Later when Sarah was a little girl the Jesse James gang used to come by this same house sometimes in the morning and get her mother, Hannah, to fix them breakfast.   While her mother fixed their breakfast the gang would play with Sarah and her brothers and sisters who were small children at the time.   After they had eaten breakfast they would pay Hannah then get on their horses and go on.

After Sarah Francis Harper was married to William David Mills in Stillwater, Oklahoma, in 1893, they spent some time collecting quail to sell.  W. D. had a covered wagon that was loaded with nothing but cages to put the quail in. So with Sarah making the nets to trap the quail in they set out and traveled all through the Indian Territory in Oklahoma trapping.  They would set these large nets out and then drive the quail into the net and catch them.  When the wagon was full they would head for Tulsa, Oklahoma where the quail would be sold, then shipped to restaurants back on the East coast.  This happened sometime between 1893 and 1900, he was not sure of the exact years.

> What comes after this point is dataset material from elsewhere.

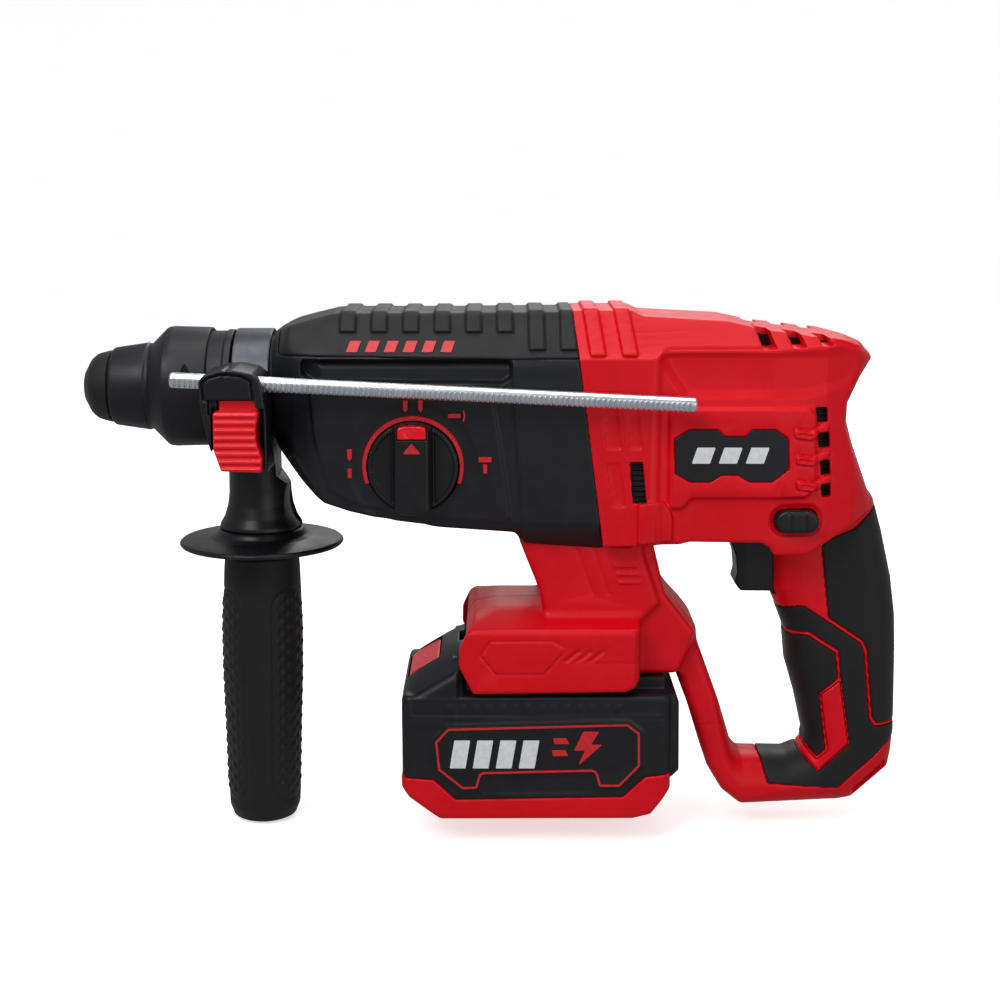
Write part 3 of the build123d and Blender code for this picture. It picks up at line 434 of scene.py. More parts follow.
def moulded(name, colour, dark, light, rough=(0.36, 0.46), grain=2600.0, depth=0.35, specular=0.5):
    """Moulded plastic: slow colour drift, fine spark-eroded grain and a painted highlight on convex edges.
    """
    material, tree, shader, where = nodes_of(name)
    drift = noise(tree, where, 22.0, 3.0)
    cloud = noise(tree, where, 140.0, 5.0, 0.6)
    tone = blend_colour(tree, span(tree, drift, 0.0, 1.0, 0.35, 0.65), dark, colour)
    tone = blend_colour(tree, span(tree, cloud, 0.0, 0.22, 0.45, 0.75), tone, light)
    # painted highlight: convex edges, found by pointiness, are blended towards the light tone, as where
    # edges catch the light
    geometry = tree.nodes.new("ShaderNodeNewGeometry")
    edge = span(tree, geometry.outputs["Pointiness"], 0.0, 0.5, 0.515, 0.60)
    tone = blend_colour(tree, edge, tone, light)
    tree.links.new(tone, shader.inputs["Base Color"])
    tree.links.new(span(tree, cloud, rough[0], rough[1], 0.3, 0.7), shader.inputs["Roughness"])
    fine = noise(tree, where, grain, 2.0)
    bumps(tree, shader, [(fine, depth, 0.00006), (cloud, 0.12, 0.0002)])
    shader.inputs["Specular IOR Level"].default_value = specular
    return material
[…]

Soon after they gave up the quail catching, William David went to work for the 101 Ranch, where he worked for two years. The 101 Ranch is a famous Ranch over near Ponca City, Oklahoma.  During the two years at the 101 Ranch Sara and W. D. lived in what was called either a cave, dugout, or soddy.  It was a house made in the side of a hill with the sod and dirt they dug out off the side of the hill used to make the front of the one room house. W. D. was signed on as a ranch hand during this time.

One time while they were living in this soddy on the 101 Ranch Sara heard a panther scream. She said it sounds a lot like a woman screaming.  Not realizing at the time, she thought it was a woman without a horse who might have been treed by the cattle.  Needing water she took her bucket and a rifle figuring she would walk down to the spring thinking maybe she might see where this woman was and help her. On the way down to the spring the panther screamed a couple more times, getting closer each time.  She then realized what it was a lit out at a run back to the soddy. Since the soddy didn't have a regular door she propped a chair in front of the opening and set down inside with rifle and waited. The panther came right up the the door and screamed again, at which time shot at it. Even though she missed it, the shot was enough to scare it off.

William David then worked in later years as a blacksmith in Miami, Oklahoma. For a time the shop he worked in outfitted cook wagons for ranchers to use.  She said they were the front runners of the mobile home with kitchen space and room for the ranch hands to sleep while on the trail.  Building these cook wagons entailed both blacksmith skills as well as carpenter skills to make all the cabinets in the wagon.  So it can be seen that William David Mills was good with his hands and used them in his job.

William David also ran a shingle mill up on the Horseshoe Lake near Miami, Oklahoma. They cut mostly shake shingles which are thicker and of a rougher texture than normal wood shingles.  These shingles were cut from the cottonwood trees that grew around the lake. They would go out and cut down the trees and cut the logs up into the length they wanted the shingles then throw them in a vat to be boiled.  Afer the logs had become soft from being boiled they were taken out of the vat and placed on a big table where they were cut up. The machine that sliced the shingles out of the log worked like a guillotine in that a log was moved into place then the large blade came down and sliced off a shingle.  The finished shingles were hauled to Joplin, Missouri and sold to be shipped all over the country. William ran this mill for quite some time evidently; between the time he worked at the 101 Ranch and the time he went to work as a blacksmith and carpenter.

Sarah Francis (Harper) Mills lived with her son during the last seven years of her life. Ernest Cleo moved her from Miami to Blackwell, Oklahoma so she could live in the apartment over the garage behind his house.   She moved to Blackwell sometime around 1950 and lived there until 1957.